◆ What you need to do
Reproduce the data in its entirety, exactly as supplied.

◆ Data section
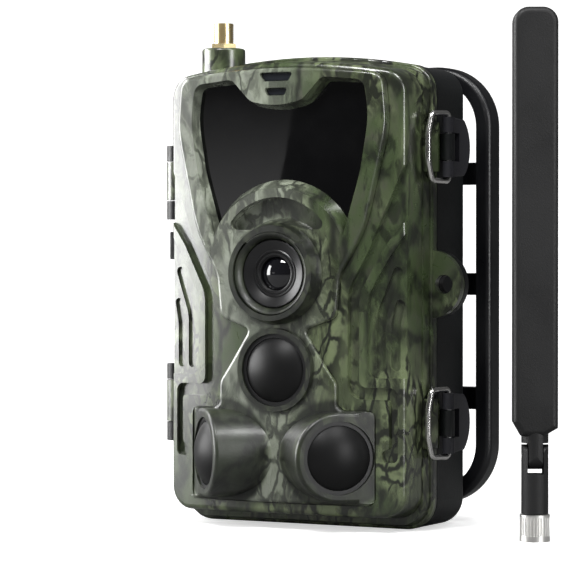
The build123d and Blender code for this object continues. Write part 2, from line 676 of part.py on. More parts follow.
def latch_lug(z):
    """Lug that reaches out from the wall and carries a lever pin."""
    nose = Pos(LEVER_X, LEVER_Y) * Circle(LEVER_HUB_R - 0.1)
    arm = make_face(Polyline((REAR_HALF_W - 1.5, 1.2), (LEVER_X - 1.1, LEVER_Y - 1.4),
                             (LEVER_X + 1.2, LEVER_Y + 1.4), (REAR_HALF_W - 1.5, 7.0), close=True))
    height = 2 * (LEVER_SLOT_HALF - 0.35)
    return extrude(Plane.XY.offset(z - height / 2) * (nose + arm), height)


def strap_bracket():
    """Ladder frame behind the housing: ring, three rungs and a spine on standoffs."""
    middle = (RING_Z[0] + RING_Z[1]) / 2
    height = RING_Z[1] - RING_Z[0]
    ring = Pos(0, middle) * RectangleRounded(2 * RING_HALF_W, height, RING_CORNER_R)
    hole = Pos(0, middle) * RectangleRounded(2 * (RING_HALF_W - RING_BAR), height - 2 * RING_BAR,
                                             RING_CORNER_R - RING_BAR)
    frame = slab(ring, *RING_Y)
    frame = fillet(frame.faces().sort_by(Axis.Y)[0].edges(), 1.8)
    frame = fillet(frame.faces().sort_by(Axis.Y)[-1].edges(), 1.8)
    depth = RING_Y[1] - RING_Y[0]
    cut = extrude(Plane.XZ.offset(-RING_Y[0]) * hole, -depth, taper=RING_DRAFT)
    frame -= cut
    for z in RUNG_Z:
        frame += block((-RING_HALF_W + 3, RING_HALF_W - 3), RUNG_Y, (z - RUNG_H / 2, z + RUNG_H / 2))
    frame += block((-SPINE_HALF_W, SPINE_HALF_W), RUNG_Y, (RUNG_Z[0], RUNG_Z[-1]))
    for x, z in bracket_screw_spots():
        frame += rod_y(STANDOFF_R, REAR_D, RUNG_Y[0] + 1, x, z)
        frame -= rod_y(1.6, 0, 99, x, z)
        frame -= rod_y(3.1, RUNG_Y[1] - 1.8, 99, x, z)
    return frame


def bracket_screws():
    screws = []
    for x, z in bracket_screw_spots():
        head = rod_y(2.9, RUNG_Y[1] - 1.8, RUNG_Y[1] - 0.1, x, z)
        shank = rod_y(1.25, REAR_D - WALL - 1.2, RUNG_Y[1] - 1.8, x, z)
        cross = block((x - 1.6, x + 1.6), (RUNG_Y[1] - 0.9, 99), (z - 0.3, z + 0.3)) \
            + block((x - 0.3, x + 0.3), (RUNG_Y[1] - 0.9, 99), (z - 1.6, z + 1.6))
        screws.append(head + shank - cross)
    return Compound(children=screws)


def cell_spots():
    return [((column - 1.5) * CELL_PITCH, TRAY_Z0 + TRAY_WALL + 1.2 + row * (CELL_L + 3.4))
            for row in range(2) for column in range(4)]


def battery_tray():
    half_w = 2 * CELL_PITCH + TRAY_WALL
    top = TRAY_Z0 + 2 * TRAY_WALL + 2 * CELL_L + 6.6
    tray = block((-half_w, half_w), (CELL_Y - 2.0, TRAY_BACK_Y), (TRAY_Z0, top))
    room = block((-half_w + TRAY_WALL, half_w - TRAY_WALL), (0, CELL_Y + 1.0),
                 (TRAY_Z0 + TRAY_WALL, top - TRAY_WALL))
    tray -= room
    for x, z in cell_spots():
        tray -= rod_z(CELL_R + 0.15, z - 1.0, z + CELL_L + 1.2, x, CELL_Y)
    return tray


def battery_cells():
    cells = []
    for x, z in cell_spots():
        cells.append(rod_z(CELL_R, z, z + CELL_L - 1.2, x, CELL_Y) + rod_z(2.7, z, z + CELL_L, x, CELL_Y))
    return Compound(children=cells)


def battery_contacts():
    plates = []
    for x, z in cell_spots():
        across, deep = (x - CONTACT_HALF, x + CONTACT_HALF), (CELL_Y - CONTACT_HALF, CELL_Y + CONTACT_HALF)
        plates.append(block(across, deep, (z + CELL_L + 0.1, z + CELL_L + 0.5)))
        plates.append(block(across, deep, (z - 0.6, z - 0.1)))
    return Compound(children=plates)


def gasket_ring(grow):
    """Outline of the seal, or of its groove when grown."""
    outside, inside = GASKET_INSET - grow, GASKET_INSET + GASKET_W + grow
    top = CASE_H - 0.4
    return arched(REAR_HALF_W - outside, outside, top - outside, 8, 8) \
        - arched(REAR_HALF_W - inside, inside, top - inside, 7, 7)


def hinge_pins():
    return Compound(children=[rod_z(HINGE_PIN_R, low + 0.3, high - 0.3, HINGE_X, 0)
                              for low, _, _, high in HINGE_SPANS])


def latch_pins():
    return Compound(children=[rod_z(LEVER_PIN_R, z - 8.6, z + 8.6, LEVER_X, LEVER_Y) for z in LATCH_Z])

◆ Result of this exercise
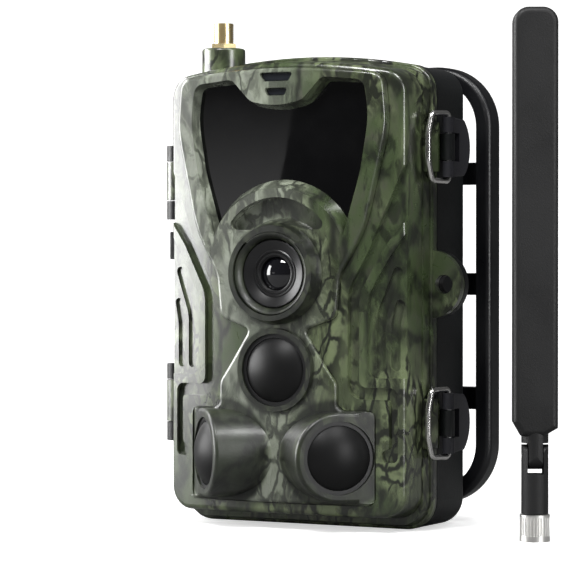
The build123d and Blender code for this object continues. Write part 2, from line 676 of part.py on. More parts follow.
def latch_lug(z):
    """Lug that reaches out from the wall and carries a lever pin."""
    nose = Pos(LEVER_X, LEVER_Y) * Circle(LEVER_HUB_R - 0.1)
    arm = make_face(Polyline((REAR_HALF_W - 1.5, 1.2), (LEVER_X - 1.1, LEVER_Y - 1.4),
                             (LEVER_X + 1.2, LEVER_Y + 1.4), (REAR_HALF_W - 1.5, 7.0), close=True))
    height = 2 * (LEVER_SLOT_HALF - 0.35)
    return extrude(Plane.XY.offset(z - height / 2) * (nose + arm), height)


def strap_bracket():
    """Ladder frame behind the housing: ring, three rungs and a spine on standoffs."""
    middle = (RING_Z[0] + RING_Z[1]) / 2
    height = RING_Z[1] - RING_Z[0]
    ring = Pos(0, middle) * RectangleRounded(2 * RING_HALF_W, height, RING_CORNER_R)
    hole = Pos(0, middle) * RectangleRounded(2 * (RING_HALF_W - RING_BAR), height - 2 * RING_BAR,
                                             RING_CORNER_R - RING_BAR)
    frame = slab(ring, *RING_Y)
    frame = fillet(frame.faces().sort_by(Axis.Y)[0].edges(), 1.8)
    frame = fillet(frame.faces().sort_by(Axis.Y)[-1].edges(), 1.8)
    depth = RING_Y[1] - RING_Y[0]
    cut = extrude(Plane.XZ.offset(-RING_Y[0]) * hole, -depth, taper=RING_DRAFT)
    frame -= cut
    for z in RUNG_Z:
        frame += block((-RING_HALF_W + 3, RING_HALF_W - 3), RUNG_Y, (z - RUNG_H / 2, z + RUNG_H / 2))
    frame += block((-SPINE_HALF_W, SPINE_HALF_W), RUNG_Y, (RUNG_Z[0], RUNG_Z[-1]))
    for x, z in bracket_screw_spots():
        frame += rod_y(STANDOFF_R, REAR_D, RUNG_Y[0] + 1, x, z)
        frame -= rod_y(1.6, 0, 99, x, z)
        frame -= rod_y(3.1, RUNG_Y[1] - 1.8, 99, x, z)
    return frame


def bracket_screws():
    screws = []
    for x, z in bracket_screw_spots():
        head = rod_y(2.9, RUNG_Y[1] - 1.8, RUNG_Y[1] - 0.1, x, z)
        shank = rod_y(1.25, REAR_D - WALL - 1.2, RUNG_Y[1] - 1.8, x, z)
        cross = block((x - 1.6, x + 1.6), (RUNG_Y[1] - 0.9, 99), (z - 0.3, z + 0.3)) \
            + block((x - 0.3, x + 0.3), (RUNG_Y[1] - 0.9, 99), (z - 1.6, z + 1.6))
        screws.append(head + shank - cross)
    return Compound(children=screws)


def cell_spots():
    return [((column - 1.5) * CELL_PITCH, TRAY_Z0 + TRAY_WALL + 1.2 + row * (CELL_L + 3.4))
            for row in range(2) for column in range(4)]


def battery_tray():
    half_w = 2 * CELL_PITCH + TRAY_WALL
    top = TRAY_Z0 + 2 * TRAY_WALL + 2 * CELL_L + 6.6
    tray = block((-half_w, half_w), (CELL_Y - 2.0, TRAY_BACK_Y), (TRAY_Z0, top))
    room = block((-half_w + TRAY_WALL, half_w - TRAY_WALL), (0, CELL_Y + 1.0),
                 (TRAY_Z0 + TRAY_WALL, top - TRAY_WALL))
    tray -= room
    for x, z in cell_spots():
        tray -= rod_z(CELL_R + 0.15, z - 1.0, z + CELL_L + 1.2, x, CELL_Y)
    return tray


def battery_cells():
    cells = []
    for x, z in cell_spots():
        cells.append(rod_z(CELL_R, z, z + CELL_L - 1.2, x, CELL_Y) + rod_z(2.7, z, z + CELL_L, x, CELL_Y))
    return Compound(children=cells)


def battery_contacts():
    plates = []
    for x, z in cell_spots():
        across, deep = (x - CONTACT_HALF, x + CONTACT_HALF), (CELL_Y - CONTACT_HALF, CELL_Y + CONTACT_HALF)
        plates.append(block(across, deep, (z + CELL_L + 0.1, z + CELL_L + 0.5)))
        plates.append(block(across, deep, (z - 0.6, z - 0.1)))
    return Compound(children=plates)


def gasket_ring(grow):
    """Outline of the seal, or of its groove when grown."""
    outside, inside = GASKET_INSET - grow, GASKET_INSET + GASKET_W + grow
    top = CASE_H - 0.4
    return arched(REAR_HALF_W - outside, outside, top - outside, 8, 8) \
        - arched(REAR_HALF_W - inside, inside, top - inside, 7, 7)


def hinge_pins():
    return Compound(children=[rod_z(HINGE_PIN_R, low + 0.3, high - 0.3, HINGE_X, 0)
                              for low, _, _, high in HINGE_SPANS])


def latch_pins():
    return Compound(children=[rod_z(LEVER_PIN_R, z - 8.6, z + 8.6, LEVER_X, LEVER_Y) for z in LATCH_Z])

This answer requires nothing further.